Perhaps we’ll eat less, or eat lower quality food. Inflation is showing up at the grocery stores big time, and it doesn’t look like it’s going to be “transitory.” From Michael Snyder at theeconomiccollapseblog.com:
Did you know that the price of corn has risen 142 percent in the last 12 months? Of course corn is used in hundreds of different products we buy at the grocery store, and so everyone is going to feel the pain of this price increase. But it isn’t just the price of corn that is going crazy. We are seeing food prices shoot up dramatically all across the industry, and experts are warning that this is just the very beginning. So if you think that food prices are bad now, just wait, because they are going to get a whole lot worse.

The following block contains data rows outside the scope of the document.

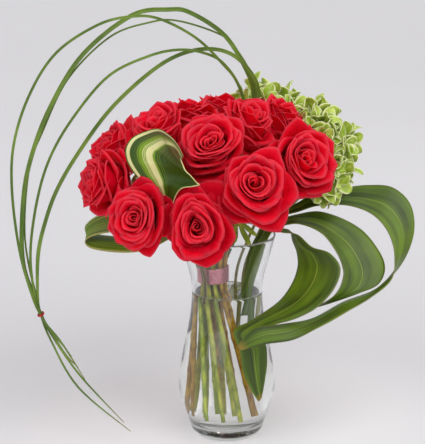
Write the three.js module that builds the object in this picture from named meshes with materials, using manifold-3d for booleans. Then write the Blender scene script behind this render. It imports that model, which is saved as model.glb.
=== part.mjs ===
// Red roses with looped leaves and arching grass in a clear glass vase.
// Millimetres, Z up. The origin is the middle of the vase's foot, on the ground.
// The front of the arrangement looks along -Y.

import * as THREE from 'three';
import { mergeVertices } from 'three/addons/utils/BufferGeometryUtils.js';
import Module from 'manifold-3d';

const wasm = await Module();
wasm.setup();

// Driving dimensions

const CLEARANCE = 0.35;

// the vase's glass as [radius, height], from the foot up the outside and down the inside
const VASE_SIDES = 24;
const VASE_OUTSIDE = [
  [24, 0], [31, 1.5], [35, 6], [38.7, 18], [45.2, 38], [47.3, 48], [46.6, 63],
  [42.7, 88], [37.4, 114], [34.5, 140], [35.5, 160], [41.8, 184], [47, 203],
];
const VASE_RIM = [46.1, 203.8];
const VASE_INSIDE = [
  [45.2, 203], [39.6, 184], [33.1, 160], [32.1, 140], [35.0, 114], [40.3, 88],
  [44.1, 63], [44.7, 48], [42.3, 38], [35, 20], [27, 13],
];
const WATER_LEVEL = 146;

// the tied bundle: its middle in the neck, the middle of its foot, how it spreads and turns
const WAIST = [-13.7, 0, 165];
const FOOT_CENTRE = [-4, -2];
const FOOT_SPREAD = 2.55;
const FOOT_TURN = 40;
const MOUTH_SPREAD = 1.5;
const MOUTH_HEIGHT = 200;
const STEM_RADIUS = 2.1;
const STEM_SIDES = 5;
const HIP_RADIUS = 4.6;
// sepal tips and the notches between them as [reach, height below the bloom]
const SEPAL_TIP = [14, -8.5];
const SEPAL_NOTCH = [5.4, -4.2];
const CALYX_THICKNESS = 1;

// the pink wire around the bundle
const WRAP_INNER = 14.1;
const WRAP_DEPTH = 1.5;
const WRAP_BOTTOM = 156;
const WRAP_TURNS = 3;
const WRAP_PITCH = 5.6;

const PETAL_THICKNESS = 0.9;
const LEAF_THICKNESS = 1.1;
const LEAF_HOLLOW = 0.05;
const FRONT_CROWN = 0.16;
const GRASS_THICKNESS = 0.9;
const SPRIG_LEAF_THICKNESS = 0.9;

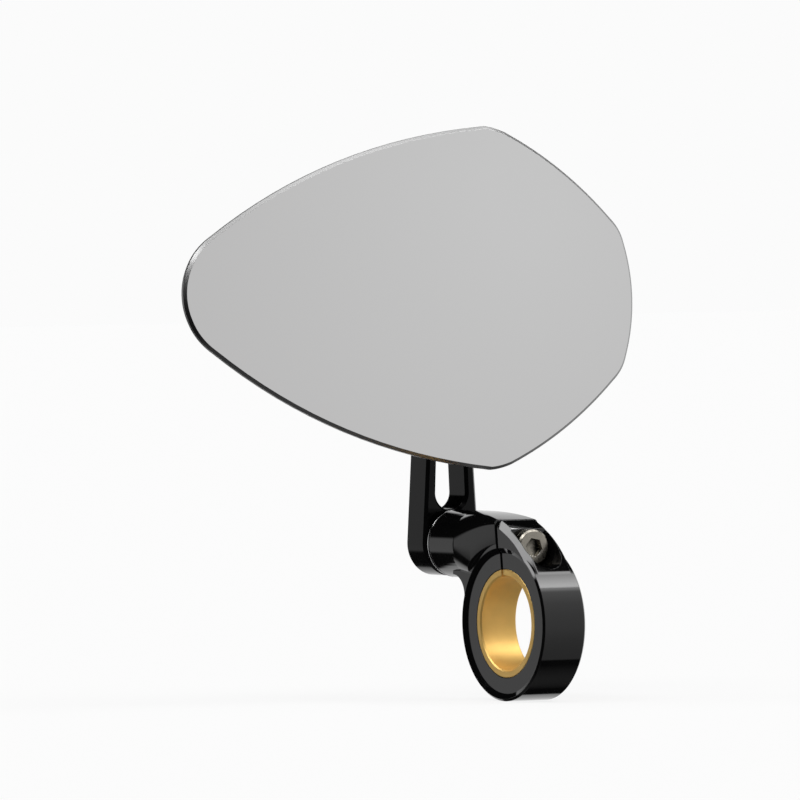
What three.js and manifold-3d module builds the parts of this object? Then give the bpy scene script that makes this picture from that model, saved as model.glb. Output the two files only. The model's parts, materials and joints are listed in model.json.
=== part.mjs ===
// Bar-end mirror: split ring clamp, swivelling hairpin arm, ball-jointed rimless mirror head.
// Millimetres. X runs along the bar, -Y is the side the mirror faces, +Z is up.
// The origin is on the bar axis at the middle of the clamp ring.
import * as THREE from 'three';
import { mergeVertices } from 'three/addons/utils/BufferGeometryUtils.js';
import Module from 'manifold-3d';

const wasm = await Module();
wasm.setup();

// Clamp ring
const BORE_R = 12.8;
const RING_R = 18.2;
const RING_HALF = 5.9;
const FLOOR_HALF = 4.95;
const FLOOR_R = 16.45;
const RIDGE_R = 17.7;
const RING_CHAMFER = 0.5;
const SLIT_WIDTH = 0.95;
const SLIT_LEAN = THREE.MathUtils.degToRad(5.9);

// Lug, shoulder and stub
const LUG_TIP = [2.6, 24.3];
const LUG_FOOT = [-15.1, 9.95];
const LUG_HANDLES = [[-4.84, 21.29], [-9.15, 19.19]];
const LUG_BACK = [4.3, 5];
const LUG_CHAMFER = 1.4;
const LUG_FLAT = 18.25;
const LUG_FLAT_LEAN = THREE.MathUtils.degToRad(44);
const LUG_RIB_X = -4.3;
const STUB_Z = 18;
const STUB_R = 8.0;
const STUB_END = 29.0;
const SHOULDER_START = 2.3;
const SHOULDER_END = 19.2;
const SHOULDER_TOP = 24.05;
const STEP_R = 18.75;
const WEB_HALF = 5.2;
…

Typically, Americans spend approximately 10 percent of their disposable personal incomes on food. The following comes directly from the USDA website…
In 2019, Americans spent an average of 9.5 percent of their disposable personal incomes on food—divided between food at home (4.9 percent) and food away from home (4.6 percent). Between 1960 and 1998, the average share of disposable personal income spent on total food by Americans, on average, fell from 17.0 to 10.1 percent, driven by a declining share of income spent on food at home.
Needless to say, the poorest Americans spend more of their incomes on food than the richest Americans.
According to the USDA, the poorest households spent an average of 36 percent of their disposable personal incomes on food in 2019…
As their incomes rise, households spend more money on food, but it represents a smaller overall budget share. In 2019, households in the lowest income quintile spent an average of $4,400 on food (representing 36.0 percent of income), while households in the highest income quintile spent an average of $13,987 on food (representing 8.0 percent of income).